- [Instruction] Copy out every line of the data exactly.

━━━━

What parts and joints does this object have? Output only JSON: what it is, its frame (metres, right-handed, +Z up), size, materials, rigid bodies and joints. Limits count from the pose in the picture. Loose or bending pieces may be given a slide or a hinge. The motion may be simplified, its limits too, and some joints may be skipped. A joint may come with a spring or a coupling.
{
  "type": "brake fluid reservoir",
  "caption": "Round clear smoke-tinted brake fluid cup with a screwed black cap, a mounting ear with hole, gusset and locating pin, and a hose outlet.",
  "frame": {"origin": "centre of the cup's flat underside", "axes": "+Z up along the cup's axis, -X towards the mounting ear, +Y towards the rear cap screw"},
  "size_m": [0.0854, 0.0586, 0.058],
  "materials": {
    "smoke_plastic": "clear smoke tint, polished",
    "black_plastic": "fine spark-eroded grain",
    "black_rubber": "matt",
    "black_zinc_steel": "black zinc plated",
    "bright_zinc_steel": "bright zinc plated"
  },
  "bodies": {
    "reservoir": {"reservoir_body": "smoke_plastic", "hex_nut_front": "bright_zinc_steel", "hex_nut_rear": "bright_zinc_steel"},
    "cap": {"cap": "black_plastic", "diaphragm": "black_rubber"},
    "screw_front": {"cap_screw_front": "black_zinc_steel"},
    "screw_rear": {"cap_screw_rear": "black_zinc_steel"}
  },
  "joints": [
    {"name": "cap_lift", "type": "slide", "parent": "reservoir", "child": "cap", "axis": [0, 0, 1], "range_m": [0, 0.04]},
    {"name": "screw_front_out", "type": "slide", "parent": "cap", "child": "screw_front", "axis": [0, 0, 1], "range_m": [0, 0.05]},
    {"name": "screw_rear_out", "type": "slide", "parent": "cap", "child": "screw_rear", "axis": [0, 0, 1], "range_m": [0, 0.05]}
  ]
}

━━━━

- [Answer to the task]
What parts and joints does this object have? Output only JSON: what it is, its frame (metres, right-handed, +Z up), size, materials, rigid bodies and joints. Limits count from the pose in the picture. Loose or bending pieces may be given a slide or a hinge. The motion may be simplified, its limits too, and some joints may be skipped. A joint may come with a spring or a coupling.
{
  "type": "brake fluid reservoir",
  "caption": "Round clear smoke-tinted brake fluid cup with a screwed black cap, a mounting ear with hole, gusset and locating pin, and a hose outlet.",
  "frame": {"origin": "centre of the cup's flat underside", "axes": "+Z up along the cup's axis, -X towards the mounting ear, +Y towards the rear cap screw"},
  "size_m": [0.0854, 0.0586, 0.058],
  "materials": {
    "smoke_plastic": "clear smoke tint, polished",
    "black_plastic": "fine spark-eroded grain",
    "black_rubber": "matt",
    "black_zinc_steel": "black zinc plated",
    "bright_zinc_steel": "bright zinc plated"
  },
  "bodies": {
    "reservoir": {"reservoir_body": "smoke_plastic", "hex_nut_front": "bright_zinc_steel", "hex_nut_rear": "bright_zinc_steel"},
    "cap": {"cap": "black_plastic", "diaphragm": "black_rubber"},
    "screw_front": {"cap_screw_front": "black_zinc_steel"},
    "screw_rear": {"cap_screw_rear": "black_zinc_steel"}
  },
  "joints": [
    {"name": "cap_lift", "type": "slide", "parent": "reservoir", "child": "cap", "axis": [0, 0, 1], "range_m": [0, 0.04]},
    {"name": "screw_front_out", "type": "slide", "parent": "cap", "child": "screw_front", "axis": [0, 0, 1], "range_m": [0, 0.05]},
    {"name": "screw_rear_out", "type": "slide", "parent": "cap", "child": "screw_rear", "axis": [0, 0, 1], "range_m": [0, 0.05]}
  ]
}